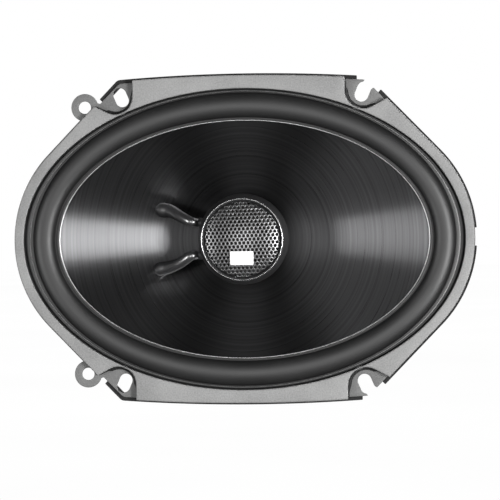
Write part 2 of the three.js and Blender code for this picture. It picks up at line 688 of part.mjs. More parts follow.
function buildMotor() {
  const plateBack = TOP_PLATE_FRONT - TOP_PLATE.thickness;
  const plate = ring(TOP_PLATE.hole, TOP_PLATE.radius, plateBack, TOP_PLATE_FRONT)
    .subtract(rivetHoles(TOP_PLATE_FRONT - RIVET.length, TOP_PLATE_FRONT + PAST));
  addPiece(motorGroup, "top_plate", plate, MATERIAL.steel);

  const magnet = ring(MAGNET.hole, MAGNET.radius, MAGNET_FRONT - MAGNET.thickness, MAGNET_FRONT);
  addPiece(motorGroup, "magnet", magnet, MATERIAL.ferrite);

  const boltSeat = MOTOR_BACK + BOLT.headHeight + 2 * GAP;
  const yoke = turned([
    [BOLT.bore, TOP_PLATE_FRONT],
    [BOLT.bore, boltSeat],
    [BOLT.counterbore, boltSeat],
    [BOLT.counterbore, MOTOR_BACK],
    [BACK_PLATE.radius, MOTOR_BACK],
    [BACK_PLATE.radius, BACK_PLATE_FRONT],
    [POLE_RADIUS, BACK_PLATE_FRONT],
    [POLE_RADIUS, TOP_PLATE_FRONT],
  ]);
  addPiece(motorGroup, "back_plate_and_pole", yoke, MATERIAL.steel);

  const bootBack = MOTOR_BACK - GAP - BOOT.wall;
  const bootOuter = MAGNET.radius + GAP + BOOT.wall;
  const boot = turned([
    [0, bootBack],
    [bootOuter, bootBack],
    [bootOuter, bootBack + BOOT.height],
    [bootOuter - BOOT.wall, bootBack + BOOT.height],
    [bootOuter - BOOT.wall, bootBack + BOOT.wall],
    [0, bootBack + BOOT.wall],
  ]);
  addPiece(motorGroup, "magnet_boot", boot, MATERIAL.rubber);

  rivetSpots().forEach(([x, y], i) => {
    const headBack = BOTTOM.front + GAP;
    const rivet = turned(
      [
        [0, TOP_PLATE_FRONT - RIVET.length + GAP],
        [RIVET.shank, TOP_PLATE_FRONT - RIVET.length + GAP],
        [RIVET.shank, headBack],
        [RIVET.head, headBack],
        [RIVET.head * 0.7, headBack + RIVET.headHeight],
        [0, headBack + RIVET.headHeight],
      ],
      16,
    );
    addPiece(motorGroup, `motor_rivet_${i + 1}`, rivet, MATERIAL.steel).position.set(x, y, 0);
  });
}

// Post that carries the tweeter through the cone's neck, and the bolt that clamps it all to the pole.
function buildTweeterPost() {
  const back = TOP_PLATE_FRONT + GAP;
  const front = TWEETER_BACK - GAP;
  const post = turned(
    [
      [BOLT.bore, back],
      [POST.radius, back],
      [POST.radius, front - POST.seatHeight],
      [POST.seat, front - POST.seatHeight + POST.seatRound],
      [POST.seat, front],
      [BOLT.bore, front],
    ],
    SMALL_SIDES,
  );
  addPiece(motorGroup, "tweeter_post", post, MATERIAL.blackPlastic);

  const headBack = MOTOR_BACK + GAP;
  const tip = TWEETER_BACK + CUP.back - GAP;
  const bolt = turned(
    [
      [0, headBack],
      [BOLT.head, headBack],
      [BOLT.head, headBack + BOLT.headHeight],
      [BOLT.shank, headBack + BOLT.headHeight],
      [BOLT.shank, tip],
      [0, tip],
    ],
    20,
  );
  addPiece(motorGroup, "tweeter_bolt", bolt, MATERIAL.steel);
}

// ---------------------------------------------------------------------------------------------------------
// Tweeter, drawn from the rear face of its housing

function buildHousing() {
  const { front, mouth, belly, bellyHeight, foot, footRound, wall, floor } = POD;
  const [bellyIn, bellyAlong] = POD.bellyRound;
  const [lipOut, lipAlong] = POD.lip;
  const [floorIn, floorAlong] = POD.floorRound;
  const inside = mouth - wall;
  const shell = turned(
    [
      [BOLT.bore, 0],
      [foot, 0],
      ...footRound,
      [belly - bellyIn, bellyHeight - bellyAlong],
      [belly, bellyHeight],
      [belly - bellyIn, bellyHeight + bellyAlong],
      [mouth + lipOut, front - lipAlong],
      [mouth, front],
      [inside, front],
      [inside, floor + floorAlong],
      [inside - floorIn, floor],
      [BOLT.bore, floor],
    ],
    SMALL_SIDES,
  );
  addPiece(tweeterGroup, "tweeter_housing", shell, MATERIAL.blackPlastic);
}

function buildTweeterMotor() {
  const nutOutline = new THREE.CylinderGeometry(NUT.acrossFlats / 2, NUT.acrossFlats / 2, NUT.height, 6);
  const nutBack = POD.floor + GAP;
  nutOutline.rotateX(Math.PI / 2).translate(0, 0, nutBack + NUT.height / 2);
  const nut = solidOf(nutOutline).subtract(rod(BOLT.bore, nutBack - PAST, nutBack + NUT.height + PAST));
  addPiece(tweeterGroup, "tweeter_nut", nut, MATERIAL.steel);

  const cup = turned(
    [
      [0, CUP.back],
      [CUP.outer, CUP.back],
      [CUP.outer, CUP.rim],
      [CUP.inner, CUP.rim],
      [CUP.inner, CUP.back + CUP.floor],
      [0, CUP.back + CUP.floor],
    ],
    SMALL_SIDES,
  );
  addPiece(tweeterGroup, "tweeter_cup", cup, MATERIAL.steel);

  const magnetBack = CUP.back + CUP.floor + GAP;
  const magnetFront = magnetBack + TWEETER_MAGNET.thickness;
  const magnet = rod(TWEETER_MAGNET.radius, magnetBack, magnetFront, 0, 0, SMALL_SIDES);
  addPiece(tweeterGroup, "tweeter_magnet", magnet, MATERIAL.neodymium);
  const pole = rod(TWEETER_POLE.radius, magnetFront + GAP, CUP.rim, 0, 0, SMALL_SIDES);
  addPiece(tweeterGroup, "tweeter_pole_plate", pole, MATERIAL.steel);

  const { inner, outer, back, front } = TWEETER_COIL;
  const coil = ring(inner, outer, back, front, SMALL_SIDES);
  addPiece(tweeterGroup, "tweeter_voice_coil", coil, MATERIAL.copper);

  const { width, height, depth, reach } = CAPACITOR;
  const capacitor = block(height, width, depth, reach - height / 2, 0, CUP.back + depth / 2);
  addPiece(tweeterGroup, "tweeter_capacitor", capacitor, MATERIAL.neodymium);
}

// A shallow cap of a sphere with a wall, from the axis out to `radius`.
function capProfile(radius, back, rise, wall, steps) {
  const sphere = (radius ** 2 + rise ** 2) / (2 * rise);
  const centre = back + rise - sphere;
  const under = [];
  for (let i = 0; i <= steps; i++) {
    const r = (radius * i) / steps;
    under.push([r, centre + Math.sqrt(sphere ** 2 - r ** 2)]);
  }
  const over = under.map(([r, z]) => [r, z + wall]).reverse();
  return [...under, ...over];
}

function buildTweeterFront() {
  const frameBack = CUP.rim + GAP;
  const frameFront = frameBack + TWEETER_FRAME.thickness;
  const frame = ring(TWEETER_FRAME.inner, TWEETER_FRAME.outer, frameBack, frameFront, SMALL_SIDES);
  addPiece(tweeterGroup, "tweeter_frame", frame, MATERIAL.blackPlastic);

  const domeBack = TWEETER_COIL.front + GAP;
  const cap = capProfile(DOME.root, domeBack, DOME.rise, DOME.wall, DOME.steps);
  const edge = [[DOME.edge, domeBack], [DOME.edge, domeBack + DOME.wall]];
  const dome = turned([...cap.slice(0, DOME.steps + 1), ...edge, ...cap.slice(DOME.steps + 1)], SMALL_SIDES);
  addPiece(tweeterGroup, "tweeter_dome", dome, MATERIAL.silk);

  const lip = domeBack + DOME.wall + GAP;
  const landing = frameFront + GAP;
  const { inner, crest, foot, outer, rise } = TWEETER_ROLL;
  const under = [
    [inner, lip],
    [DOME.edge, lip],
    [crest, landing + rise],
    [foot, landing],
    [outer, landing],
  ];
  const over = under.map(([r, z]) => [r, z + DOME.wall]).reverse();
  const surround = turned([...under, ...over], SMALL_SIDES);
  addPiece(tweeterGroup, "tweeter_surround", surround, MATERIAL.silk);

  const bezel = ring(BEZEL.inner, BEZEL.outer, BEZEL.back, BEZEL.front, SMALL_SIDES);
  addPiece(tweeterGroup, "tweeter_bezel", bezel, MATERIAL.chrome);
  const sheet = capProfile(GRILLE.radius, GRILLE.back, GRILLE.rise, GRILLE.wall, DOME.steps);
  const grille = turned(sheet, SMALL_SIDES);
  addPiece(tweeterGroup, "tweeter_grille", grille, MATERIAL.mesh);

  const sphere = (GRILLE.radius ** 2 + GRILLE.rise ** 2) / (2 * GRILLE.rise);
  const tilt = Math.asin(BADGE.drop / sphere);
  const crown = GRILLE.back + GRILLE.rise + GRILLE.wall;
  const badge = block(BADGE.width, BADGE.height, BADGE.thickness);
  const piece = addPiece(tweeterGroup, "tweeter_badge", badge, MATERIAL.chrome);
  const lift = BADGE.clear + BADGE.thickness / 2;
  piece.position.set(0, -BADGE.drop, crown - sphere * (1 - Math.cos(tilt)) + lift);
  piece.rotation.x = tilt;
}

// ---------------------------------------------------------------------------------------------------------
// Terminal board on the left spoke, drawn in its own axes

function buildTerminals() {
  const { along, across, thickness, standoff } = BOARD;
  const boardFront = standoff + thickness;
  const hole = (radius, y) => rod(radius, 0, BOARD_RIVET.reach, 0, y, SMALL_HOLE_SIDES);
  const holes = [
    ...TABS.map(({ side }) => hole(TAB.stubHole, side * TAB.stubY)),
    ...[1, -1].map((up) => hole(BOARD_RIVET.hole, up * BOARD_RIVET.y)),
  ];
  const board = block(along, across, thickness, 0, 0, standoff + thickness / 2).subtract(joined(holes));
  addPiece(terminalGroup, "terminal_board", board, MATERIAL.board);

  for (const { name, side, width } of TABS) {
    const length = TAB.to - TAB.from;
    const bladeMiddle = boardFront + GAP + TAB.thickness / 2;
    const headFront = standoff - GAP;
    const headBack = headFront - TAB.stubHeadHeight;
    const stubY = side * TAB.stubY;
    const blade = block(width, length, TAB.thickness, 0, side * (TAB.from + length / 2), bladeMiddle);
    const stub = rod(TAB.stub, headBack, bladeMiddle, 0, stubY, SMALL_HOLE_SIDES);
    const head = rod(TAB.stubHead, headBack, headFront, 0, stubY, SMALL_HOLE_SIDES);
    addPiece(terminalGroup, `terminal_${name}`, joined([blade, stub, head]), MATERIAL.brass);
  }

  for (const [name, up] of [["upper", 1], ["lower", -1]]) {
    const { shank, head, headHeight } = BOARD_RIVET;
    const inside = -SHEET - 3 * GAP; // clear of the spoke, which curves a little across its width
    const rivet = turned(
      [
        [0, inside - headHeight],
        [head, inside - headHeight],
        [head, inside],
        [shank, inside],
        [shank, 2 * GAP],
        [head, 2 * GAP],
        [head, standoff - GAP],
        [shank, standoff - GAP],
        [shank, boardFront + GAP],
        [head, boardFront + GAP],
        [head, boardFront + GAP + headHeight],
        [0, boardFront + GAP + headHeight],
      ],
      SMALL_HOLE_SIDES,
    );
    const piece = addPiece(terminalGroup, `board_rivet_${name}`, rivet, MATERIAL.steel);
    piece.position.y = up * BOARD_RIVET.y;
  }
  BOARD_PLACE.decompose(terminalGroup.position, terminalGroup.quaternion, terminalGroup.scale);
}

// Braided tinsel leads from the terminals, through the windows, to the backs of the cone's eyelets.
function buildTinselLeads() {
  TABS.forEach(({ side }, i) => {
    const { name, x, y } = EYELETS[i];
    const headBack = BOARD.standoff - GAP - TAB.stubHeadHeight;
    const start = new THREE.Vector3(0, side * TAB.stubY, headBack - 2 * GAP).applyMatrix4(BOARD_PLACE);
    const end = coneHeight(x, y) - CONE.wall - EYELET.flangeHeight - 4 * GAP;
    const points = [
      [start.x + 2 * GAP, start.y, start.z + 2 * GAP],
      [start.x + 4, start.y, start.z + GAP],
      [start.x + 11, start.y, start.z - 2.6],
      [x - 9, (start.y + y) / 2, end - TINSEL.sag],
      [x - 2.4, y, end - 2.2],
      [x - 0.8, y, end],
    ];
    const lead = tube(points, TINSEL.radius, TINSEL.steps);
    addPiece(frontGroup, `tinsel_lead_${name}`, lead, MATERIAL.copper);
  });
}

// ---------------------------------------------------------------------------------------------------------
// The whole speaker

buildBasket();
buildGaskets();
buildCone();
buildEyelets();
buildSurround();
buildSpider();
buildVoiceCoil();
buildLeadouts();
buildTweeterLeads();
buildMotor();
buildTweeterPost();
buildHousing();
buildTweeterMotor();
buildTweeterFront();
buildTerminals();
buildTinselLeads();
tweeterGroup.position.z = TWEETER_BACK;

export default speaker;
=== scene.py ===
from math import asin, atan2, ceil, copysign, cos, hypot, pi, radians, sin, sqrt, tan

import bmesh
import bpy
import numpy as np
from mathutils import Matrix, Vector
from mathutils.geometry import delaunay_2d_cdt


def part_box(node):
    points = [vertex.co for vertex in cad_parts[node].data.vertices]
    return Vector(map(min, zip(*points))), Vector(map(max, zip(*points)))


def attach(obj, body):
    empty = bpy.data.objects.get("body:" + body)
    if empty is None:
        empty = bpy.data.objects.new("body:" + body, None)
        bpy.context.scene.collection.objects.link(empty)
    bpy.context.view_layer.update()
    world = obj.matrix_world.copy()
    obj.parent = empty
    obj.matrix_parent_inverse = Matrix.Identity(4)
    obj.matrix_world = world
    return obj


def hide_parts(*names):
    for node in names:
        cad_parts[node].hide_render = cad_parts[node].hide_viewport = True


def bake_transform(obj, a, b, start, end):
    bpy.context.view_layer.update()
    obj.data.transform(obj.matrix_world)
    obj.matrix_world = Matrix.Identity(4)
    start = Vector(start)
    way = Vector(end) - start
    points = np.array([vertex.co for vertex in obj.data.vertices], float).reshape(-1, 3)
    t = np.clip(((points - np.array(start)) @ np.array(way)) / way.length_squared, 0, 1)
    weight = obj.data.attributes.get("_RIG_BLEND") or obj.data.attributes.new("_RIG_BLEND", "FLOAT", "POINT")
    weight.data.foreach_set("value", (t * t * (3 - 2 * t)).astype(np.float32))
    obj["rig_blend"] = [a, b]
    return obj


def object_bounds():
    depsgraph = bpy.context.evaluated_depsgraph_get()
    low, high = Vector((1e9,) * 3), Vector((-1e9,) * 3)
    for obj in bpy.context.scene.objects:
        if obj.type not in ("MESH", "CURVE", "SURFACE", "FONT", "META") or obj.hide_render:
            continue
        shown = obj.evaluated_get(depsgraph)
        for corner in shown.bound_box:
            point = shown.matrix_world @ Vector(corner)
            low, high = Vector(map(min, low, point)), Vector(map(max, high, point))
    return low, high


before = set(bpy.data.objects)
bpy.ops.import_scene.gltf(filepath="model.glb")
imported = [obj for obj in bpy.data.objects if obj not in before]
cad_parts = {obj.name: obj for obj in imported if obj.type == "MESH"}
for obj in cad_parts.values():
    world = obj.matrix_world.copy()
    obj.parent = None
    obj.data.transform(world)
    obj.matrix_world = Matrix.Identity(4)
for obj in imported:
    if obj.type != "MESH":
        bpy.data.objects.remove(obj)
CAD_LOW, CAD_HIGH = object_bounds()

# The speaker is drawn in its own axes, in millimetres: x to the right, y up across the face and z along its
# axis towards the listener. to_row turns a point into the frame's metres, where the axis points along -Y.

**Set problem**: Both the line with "buildBasket();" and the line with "if empty is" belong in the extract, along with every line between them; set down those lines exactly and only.

**Written answer**:
buildBasket();
buildGaskets();
buildCone();
buildEyelets();
buildSurround();
buildSpider();
buildVoiceCoil();
buildLeadouts();
buildTweeterLeads();
buildMotor();
buildTweeterPost();
buildHousing();
buildTweeterMotor();
buildTweeterFront();
buildTerminals();
buildTinselLeads();
tweeterGroup.position.z = TWEETER_BACK;

export default speaker;
=== scene.py ===
from math import asin, atan2, ceil, copysign, cos, hypot, pi, radians, sin, sqrt, tan

import bmesh
import bpy
import numpy as np
from mathutils import Matrix, Vector
from mathutils.geometry import delaunay_2d_cdt


def part_box(node):
    points = [vertex.co for vertex in cad_parts[node].data.vertices]
    return Vector(map(min, zip(*points))), Vector(map(max, zip(*points)))


def attach(obj, body):
    empty = bpy.data.objects.get("body:" + body)
    if empty is None:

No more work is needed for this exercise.